I refused it on the phone several times, then they asked me to put it in writing. I saw it as my right to publish my letter towards the president and the minister of culture on why I refused the medal. And their reaction was that they issued a press release in which they said: “This director is ill-intended”. They listed the funding the film got in 2016 for production but did not say it was 2016. They basically lied in a very tricky way, saying that I got a lot of funding for this film during the pandemic. And the most appalling thing was that they said, “This director came into our office in the ministry of culture when we proposed him the medal and he asked for money. And because we refused the money, he refused the medal.”

They denigrated my company, the production and my name in public. And general public does not know how things work, how culture gets funded. And for sure, I got all the hate with private messages… that I am basically a parasite.

Ai Weiwei: Yes, that is a kind of game they always use. It’s very rare to hear about this in Europe. But also we saw that kind of system working during the American elections. It’s going to be a long fight, and it’s not going to be an easy fight for a clear and bright future. The fight has to become part of life. So I congratulate you: you have a clear mind, you are very positive and had the courage to refuse that kind of “honour” because you don’t think it’s an honour. What do you think about the film industry in general? For feature films or documentary films… what would be the future?

Nanau: It’s a very good question. It’s a concern that I have, and I talked to a lot of colleagues about it. Because for sure, right now because of the pandemic, because we don’t have cinemas that can bring back funding to good films, and the power gets concentrated in the hands of the streamers… I feel that we are at a crossroads where I fear that the business of streamers in certain countries is more important than allowing films that are reflective and critical about societies. We saw it from different streamers that pulled films from their platforms because several countries don’t like them. And they are afraid to lose the license in several countries.

Ai Weiwei: Yes, one of the biggest markets is China. That’s why all those festivals had to refuse me, not only because of the content but also because of my name. I think the whole thing is changing, but I don’t think that the theaters still would function as before. And the system is not going to work as before. Of course, the whole political system or economic system is really just made because of commercial profit. Everything beyond all arguments is about profit.

Nanau: That’s true, that’s how the system works. But at the same time, my concern is that I hear from different countries that the streamers now want to make content with the biggest influencers on Instagram. They want to make shows and films with these people. This is clearly a decision for content of the lowest quality for the masses. That’s where they put their money in.
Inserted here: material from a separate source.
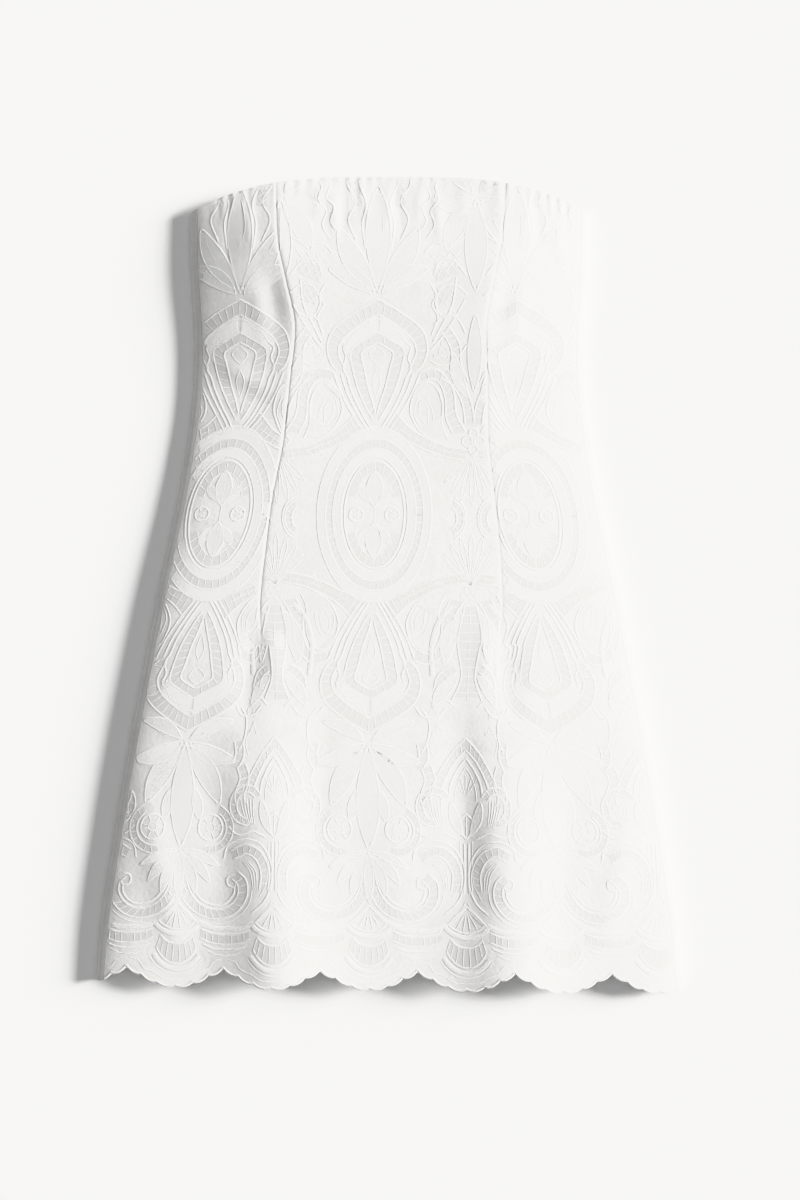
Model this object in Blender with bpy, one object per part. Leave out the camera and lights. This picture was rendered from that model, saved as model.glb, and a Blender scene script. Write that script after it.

At the same time, I have a feeling there is a young generation coming, and I see it from the emails I get from the young people that saw our film… For sure we have a great part of society that gets more and more towards simple content, but I’m also sure that a good part of the young generation around the world wants more. That they want to contribute in a positive way and to start to formulate what they want from their future. And our job will be to see how to connect with them.

For sure, our audience for films that really deal with the inner working of society will get smaller and smaller. But who knows? Maybe we will find an artistic way to make more people understand or open up. I think in the end this is our task. We have to change as artists, understanding how to get to these people, how to open their eyes, how to ask the questions in a way that gets them interested in listening. So it’s a struggle for us also.